Licenziati quattro ministri. Così sta agendo il presidente iraniano Mahmoud Ahmadinejad alla vigilia dell’annuncio del suo nuovo governo. Lo hanno riferito le agenzie di Teheran, secondo le quali Ahmadinejad ha fatto dimettere i ministri della Cultura, Mohammad-Hossein Saffar-Harandi, del Lavoro e Affari sociali, Mohammad Jahromi, della Sanità, Kamran Baqeri Lankarani e dell’Intelligence Gholam Hossein Mohseni Ejei.
Le cose non vanno affatto bene per il neo eletto (sarà vero?) presidente dell’Iran Ahmadinejad che proprio ieri ha incassato la sua prima sconfitta interna, costretto com’è stato a sollevare dall’incarico il suo consuocero, vicepresidente Esfandiar Rahim Mashaie.
La decisione era stata presa in seguito agli ammonimenti savonaroliani dell’ayatollah Ali Khamenei il quale aveva ordinato di licenziare Mashaie.
Sempre nella stessa giornata la guida suprema spirituale iraniana, l’ayatollah Ali Khamenei, ha lanciato un appello all’unità del Paese con richiesta ai diversi gruppi e alle differenti fazioni di accantonare le loro divergenze nell’ottica di lavorare insieme per far progredire l’Iran. «Dovreste lavorare tutti in modo fraterno per fare avanzare la nazione. Nessuno dovrebbe lanciare delle accuse senza fondamento. Dobbiamo lasciare da parte le nostre divergenze», ha rimarcato.

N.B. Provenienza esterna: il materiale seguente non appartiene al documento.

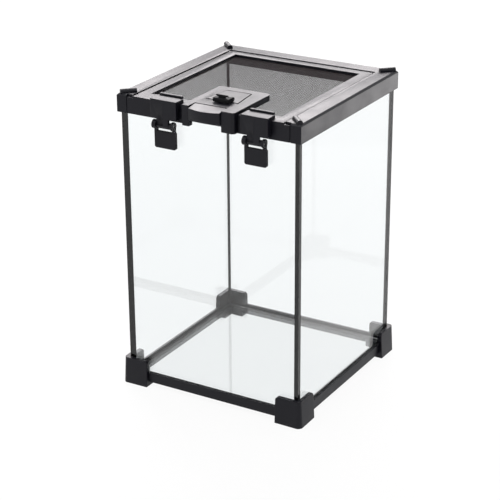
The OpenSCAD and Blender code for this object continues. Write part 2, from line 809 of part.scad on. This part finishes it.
// Block on the lid's front rail, with a neck and knuckle under it; drawn about x = 0
module latch_clip() {
    half = latch_w / 2;
    back_y = -fy + latch_back;
    difference() {
        union() {
            span([-half, front_y, block_z], [half, -fy, lid_top + latch_rise]);
            span([-half, -fy - eps, lid_top], [half, back_y, lid_top + latch_rise]);
            span([-half + ridge_in, back_y - eps, lid_top],
                 [half - ridge_in, back_y + ridge_t, lid_top + latch_rise + ridge_h]);
            span([neck_left, front_y, axis_z], [neck_right, front_y + neck_t, block_z + eps]);
            rod_x(knuckle_r, neck_left, neck_right, axis_y, axis_z);
        }
        rod_x(latch_pin_r + run_gap, neck_left - 1, neck_right + 1, axis_y, axis_z);
        // the left part of the front, set back
        span([-half - 1, front_y - 1, axis_z], [face_line, front_y + face_step, lid_top + latch_rise + 1]);
    }
}

// Flap with two ears, a slot, and a catch bar under the knuckle; drawn about x = 0
module latch_flap() {
    r = 2.2;
    width = flap_right - flap_left;
    arm = axis_z - slot_low + eps;
    boss_left = ear_right - flap_ear_right - boss_len;
    difference() {
        union() {
            // plate with its lower corners rounded, and its two arms
            translate([flap_left, flap_y + flap_t, 0]) rotate([90, 0, 0]) linear_extrude(flap_t) union() {
                translate([0, flap_low + r]) square([width, slot_low - flap_low - r]);
                translate([r, flap_low]) square([width - 2 * r, r + 1]);
                for (x = [r, width - r]) translate([x, flap_low + r]) circle(r = r);
                translate([0, slot_low - eps]) square([arm_left, arm]);
                translate([width - arm_right, slot_low - eps]) square([arm_right - ear_set, arm]);
            }
            rod_x(ear_r, flap_left, ear_left, axis_y, axis_z);
            rod_x(ear_r, ear_right - flap_ear_right, ear_right, axis_y, axis_z);
            rod_x(knuckle_r, boss_left, ear_right, axis_y, axis_z);
            difference() {
                span([flap_left + eps, bar_y, bar_low], [ear_right - eps, flap_y + flap_t, bar_top]);
                rod_x(knuckle_r + seat_gap, ear_left, boss_left, axis_y, axis_z);
            }
        }
        rod_x(latch_pin_r + run_gap, flap_left - 1, ear_right + 1, axis_y, axis_z);
    }
}

module latch_pin() {
    rod_x(latch_pin_r, flap_left + 0.8, ear_right - 0.6, axis_y, axis_z);
}

module at_latch(side) { translate([fit_shift + side * latch_span / 2, 0, 0]) children(); }

module latch_clip_left() { place() color(black) at_latch(-1) latch_clip(); }
module latch_clip_right() { place() color(black) at_latch(1) latch_clip(); }
module latch_flap_left() { place() color(black) at_latch(-1) latch_flap(); }
module latch_flap_right() { place() color(black) at_latch(1) latch_flap(); }
module latch_pin_left() { place() color(steel) at_latch(-1) latch_pin(); }
module latch_pin_right() { place() color(steel) at_latch(1) latch_pin(); }

glass_front();
glass_back();
glass_left();
glass_right();
glass_floor();
corner_seam_front_left();
corner_seam_front_right();
corner_seam_back_left();
corner_seam_back_right();
floor_seal();
base_rail_front();
base_rail_back();
base_rail_left();
base_rail_right();
foot_front_left();
foot_front_right();
foot_back_left();
foot_back_right();
top_frame();
stacking_studs();
lid_frame();
lid_mesh();
mesh_retainer();
lid_hinge_pin_left();
lid_hinge_pin_right();
hatch_plate();
hatch_ring();
front_pull();
feeding_door();
door_hinge_pin();
door_lever();
lever_pin();
latch_clip_left();
latch_flap_left();
latch_pin_left();
latch_clip_right();
latch_flap_right();
latch_pin_right();
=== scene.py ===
"""Looks of a small glass terrarium: plastic mouldings, clear panes, silicone and a woven screen."""
import json
import math

import bmesh
import bpy
from mathutils import Matrix, Vector

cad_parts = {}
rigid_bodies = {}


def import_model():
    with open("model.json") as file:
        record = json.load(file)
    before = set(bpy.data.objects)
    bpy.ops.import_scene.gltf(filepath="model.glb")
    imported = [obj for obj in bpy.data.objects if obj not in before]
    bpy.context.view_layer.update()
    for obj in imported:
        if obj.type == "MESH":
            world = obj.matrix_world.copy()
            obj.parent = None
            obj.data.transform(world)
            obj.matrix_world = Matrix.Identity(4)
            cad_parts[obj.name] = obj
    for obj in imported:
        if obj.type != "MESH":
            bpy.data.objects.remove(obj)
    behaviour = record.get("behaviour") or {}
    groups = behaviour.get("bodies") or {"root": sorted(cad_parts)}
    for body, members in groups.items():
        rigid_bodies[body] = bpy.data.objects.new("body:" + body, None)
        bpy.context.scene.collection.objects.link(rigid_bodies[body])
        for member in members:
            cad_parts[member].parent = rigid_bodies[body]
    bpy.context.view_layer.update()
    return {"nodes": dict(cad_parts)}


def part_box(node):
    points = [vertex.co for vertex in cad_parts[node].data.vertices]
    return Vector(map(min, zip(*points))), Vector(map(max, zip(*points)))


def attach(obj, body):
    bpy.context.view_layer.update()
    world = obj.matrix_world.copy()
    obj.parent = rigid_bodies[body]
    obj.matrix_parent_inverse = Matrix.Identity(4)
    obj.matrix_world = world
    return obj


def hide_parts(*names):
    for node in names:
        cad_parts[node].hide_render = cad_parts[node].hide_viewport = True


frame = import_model()
nodes = frame["nodes"]
scene = bpy.context.scene
scene.view_settings.view_transform = "Standard"
MM = 0.001
# points closer than this count as one
TOUCHING = 0.001 * MM
# the studio floor's half width in metres
FLOOR_HALF = 8.0


# ---------- camera ----------

# degrees: round from the tank's front to its right, up from the table, and tilt of the picture
VIEW_AZIMUTH = 30.57
VIEW_ELEVATION = 22.64
VIEW_ROLL = -0.33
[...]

Mentre i leader dell’opposizione iraniana, sempre ieri si sono rivolti agli alti gradi del clero per chiedere l’immediata liberazione delle centinaia di persone arrestate dalle elezioni. «L’unica via d’uscita da questa situazione – riferiva il sito internet Ghalamnew – è rilasciare immediatamente i detenuti. Siamo molto preoccupati per la loro salute fisica e mentale». Il comunicato congiunto portava la forma dei candidati moderati sconfitti alle presidenziali e dall’ex presidente Mir Hossein Moussavi, da Mehdi Karroubi e dall’ex presidente riformista Mohammad Khatami.
Da parte loro, i Pasdaran (i Guardiani della Rivoluzione) hanno minacciato di «colpire gli impianti nucleari israeliani» se lo Stato ebraico attaccherà l’Iran. È l’ennesima minaccia lanciata dal comandante in capo dell’elite delle forze armate iraniane, Mohammad Ali Jafari.
E non si ferma neanche la protesta per la legittimità della rielezione di Ahmadinejad. Ieri manifestazioni sono state indette in oltre 110 città in 60 Paesi del mondo. Ad Amsterdam, dove si sono radunate alcune migliaia di persone, era presente anche il premio Nobel per la pace, l’avvocato iraniano signora Shirin Ebadi.